Is it normal for double-hybrid DFT calculations to use so much memory?

psi4 (v1.3.2) uses a lot of memory during a single-point calculation using density fitting, a double-hybrid funcitonal, and a large basis set (i.e., DF-DSD-BLYP-D3(BJ)/def2-QZVPP). E.g., a molecule with NBF=1963 and NAUX=4358 needed 160 GB of memory (80 GB x 2 cores; 94% memory efficiency). Some molecules seem to do fine with just 4 GB of memory per core (e.g., 32 GB or 64 GB), but I cannot seem to determine the pattern. This happens with both unrestricted and restricted determinants.

According to this (older) post, NBF^2*NAUX/0.8 = ca. 20 GB should be sufficient. And my experience with other software makes this amount of memory usage surprising.

I know there are a lot of improvements to the DFT module coming in v1.4, but it only seems to need so much memory when doing the DF-MP2 part. I’ll have to wait for a stable release as they won’t deploy the developer version on the cluster.

I can provide more information if needed, of course.

The OpenMP nature of PSI4 means that most memory is shared and the per-thread overhead is usually small.

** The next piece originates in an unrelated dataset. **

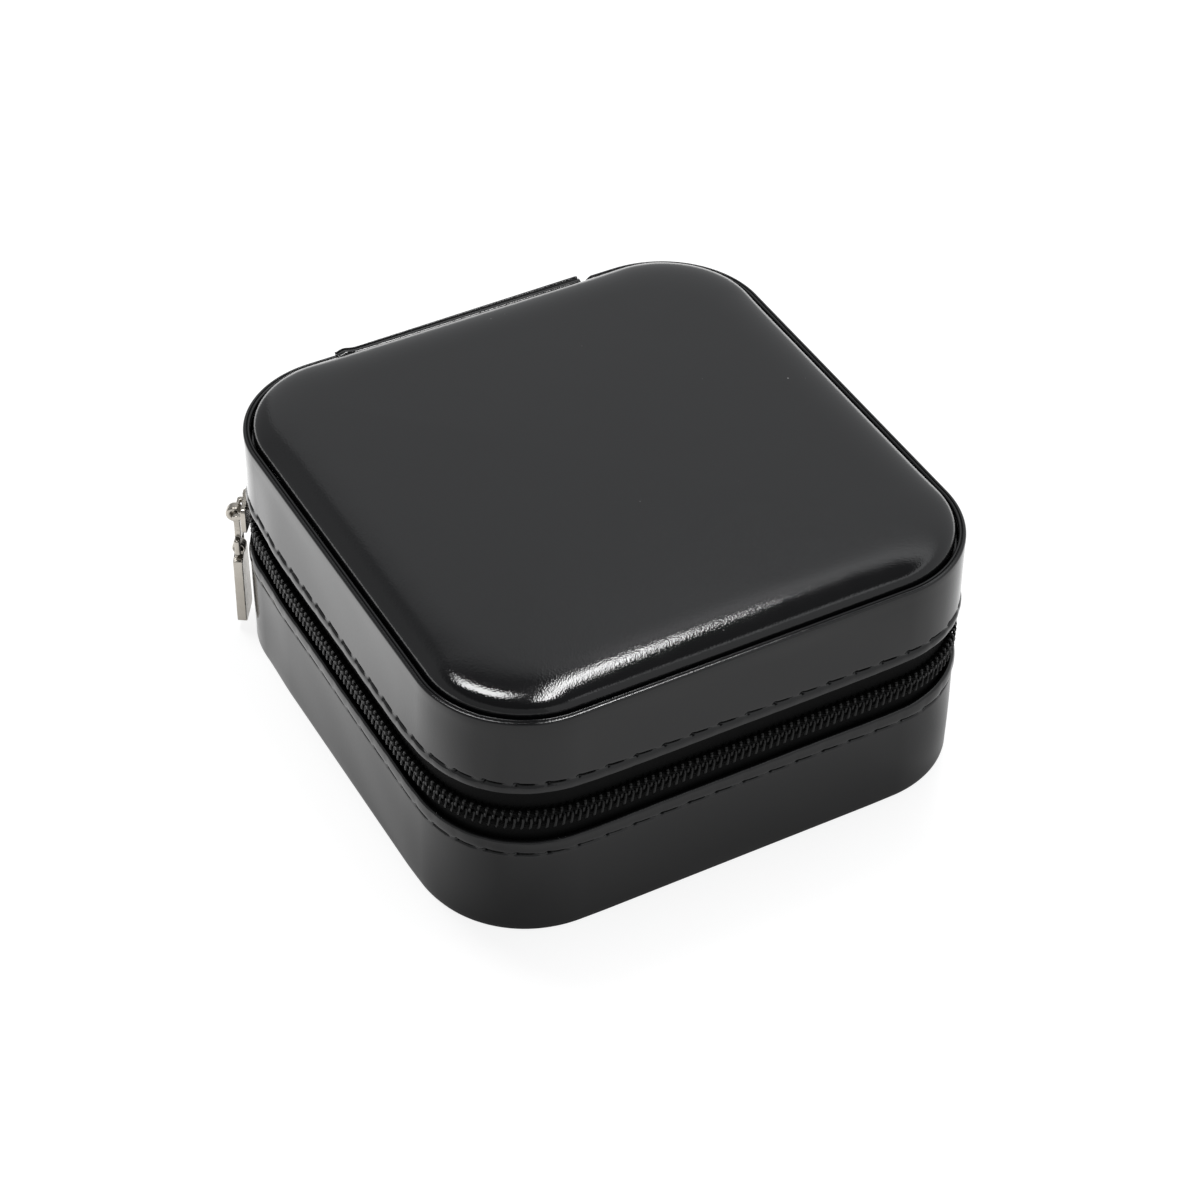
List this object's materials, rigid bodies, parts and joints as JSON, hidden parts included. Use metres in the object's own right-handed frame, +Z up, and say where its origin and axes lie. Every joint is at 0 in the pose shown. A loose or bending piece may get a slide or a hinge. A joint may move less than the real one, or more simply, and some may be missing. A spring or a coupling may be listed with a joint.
{
  "type": "travel jewellery case",
  "caption": "Square zip-around travel jewellery case in glossy black leather with rounded corners, padded top, velvet tray with ring rolls and a lid that folds back on a leather hinge.",
  "frame": {"origin": "centre of the case's outline on the table, at the underside", "axes": "+Z up, +Y towards the leather hinge at the back, +X to the right seen from the front"},
  "size_m": [0.1015, 0.1027, 0.05],
  "materials": {
    "leather": "glossy coated leather, near black, very fine grain",
    "velvet": "short-pile velvet, black",
    "board": "grey-brown fibre board, unseen inside the leather",
    "foam": "pale upholstery foam, unseen inside the padded top",
    "webbing": "woven polyester tape, black",
    "nylon": "moulded nylon coil, black, satin",
    "nickel": "polished warm nickel plating"
  },
  "bodies": {
    "base": {"base_bottom_cover": "leather", "base_bottom_board": "board", "base_wall_board": "board", "base_wall_leather": "leather", "base_lining": "velvet", "base_partition": "velvet", "ring_roll_1": "velvet", "ring_roll_2": "velvet", "ring_roll_3": "velvet", "ring_roll_4": "velvet", "ring_roll_5": "velvet", "ring_roll_6": "velvet", "zipper_tape_lower": "webbing", "zipper_coil_lower": "nylon", "zipper_stop_lower_left": "nickel", "zipper_stop_lower_right": "nickel", "hinge_strip_lower": "leather", "hinge_fold": "leather"},
    "lid": {"lid_wall_leather": "leather", "lid_wall_board": "board", "lid_top_board": "board", "lid_pad_leather": "leather", "lid_pad_foam": "foam", "lid_lining": "velvet", "necklace_strip": "leather", "snap_post_left": "nickel", "snap_post_middle": "nickel", "snap_post_right": "nickel", "lid_pocket": "velvet", "pocket_elastic": "webbing", "zipper_tape_upper": "webbing", "zipper_coil_upper": "nylon", "zipper_stop_upper_left": "nickel", "zipper_stop_upper_right": "nickel", "hinge_strip_upper": "leather"},
    "slider": {"slider_body": "nickel"},
    "pull_link": {"pull_link": "nickel"},
    "pull_tab": {"pull_tab": "nickel"},
    "divider_left": {"divider_left": "velvet"},
    "divider_right": {"divider_right": "velvet"},
    "necklace_tab_left": {"necklace_tab_left": "leather", "snap_cap_left": "nickel"},
    "necklace_tab_middle": {"necklace_tab_middle": "leather", "snap_cap_middle": "nickel"},
    "necklace_tab_right": {"necklace_tab_right": "leather", "snap_cap_right": "nickel"}
  },
  "joints": [
    {"name": "lid_hinge", "type": "hinge", "parent": "base", "child": "lid", "pos_m": [0, 0.05105, 0.0262], "axis": [-1, 0, 0], "range_deg": [0, 110]},
    {"name": "slider_travel", "type": "hinge", "parent": "base", "child": "slider", "pos_m": [-0.0308, 0.0317, 0.0255], "axis": [0, 0, 1], "range_deg": [-40, 30]},
    {"name": "link_swing", "type": "hinge", "parent": "slider", "child": "pull_link", "pos_m": [-0.04915, 0.04384, 0.0255], "axis": [0.5519, 0.8339, 0], "range_deg": [0, 120]},
    {"name": "tab_swing", "type": "hinge", "parent": "pull_link", "child": "pull_tab", "pos_m": [-0.0491, 0.04381, 0.0172], "axis": [0.5519, 0.8339, 0], "range_deg": [-5, 60]},
    {"name": "divider_left_lift", "type": "slide", "parent": "base", "child": "divider_left", "axis": [0, 0, 1], "range_m": [0, 0.015]},
    {"name": "divider_right_lift", "type": "slide", "parent": "base", "child": "divider_right", "axis": [0, 0, 1], "range_m": [0, 0.015]},
    {"name": "necklace_tab_left_open", "type": "hinge", "parent": "lid", "child": "necklace_tab_left", "pos_m": [-0.024, -0.038, 0.04065], "axis": [-1, 0, 0], "range_deg": [0, 100]},
    {"name": "necklace_tab_middle_open", "type": "hinge", "parent": "lid", "child": "necklace_tab_middle", "pos_m": [0, -0.038, 0.04065], "axis": [-1, 0, 0], "range_deg": [0, 100]},
    {"name": "necklace_tab_right_open", "type": "hinge", "parent": "lid", "child": "necklace_tab_right", "pos_m": [0.024, -0.038, 0.04065], "axis": [-1, 0, 0], "range_deg": [0, 100]}
  ]
}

Dont think about the per-core memory too much.

PSI4 will try to keep as many integrals and intermediates in memory as it is allowed to reduce IO.

Does it crash or complain if you specify below 160 GB? The minimal amount of memory needed should be much smaller.

Yes, it usually crashes if I specify less memory. Psi4 does not print an error to the output file but the following error is printed to STDOUT:

slurmstepd: error: Detected 1 oom-kill event(s) in StepId=4541276.batch cgroup. Some of your processes may have been killed by the cgroup out-of-memory handler.

Granted it is using the memory efficiently, these calculations take ~15 min to 2h on 2 cores with all that memory, but it would be more convenient if it’d use the amount I give to the previous steps (i.e., optimize, freq, etc.).

Not sure what is going on, would you mind posting your input? I can try with the release candidate.

psi4 is not 100% strict with the memory limitations, but excessively exceeding the assigned memory should not happen. And the calculation is not that large.

It’s also worth pointing out that Rob’s DF-MP2 code is aggressively optimized, so excessive memory use surprises me.

Keeping in line with the good advice from Jonathon on a different question of mine, I’ve run some tests to try and pin down the issue.

I cannot publicly disclose specifics about the molecules themselves (test is a placeholder), but they have between 30-100 atoms and NBF < 2000 and NAUX < 4000 with def2-QZVPP. There is nothing particularly unusual about the molecules, I can discuss a specific example privately if it comes down to it.

Using the following input (all other examples below only have the amount of memory changed):

with open('test.revpbe.xyz') as f:
        test_xyz = f.read()
test =  psi4.core.Molecule.from_string(test_xyz, dtype='xyz')
activate(test)

memory 64 GB # 4 GB x 16 cores
set reference rks # Happens with open-shell cases, too.
set basis def2-qzvpp
E_dubhyb, wfn = energy('dsd-blyp', return_wfn=True)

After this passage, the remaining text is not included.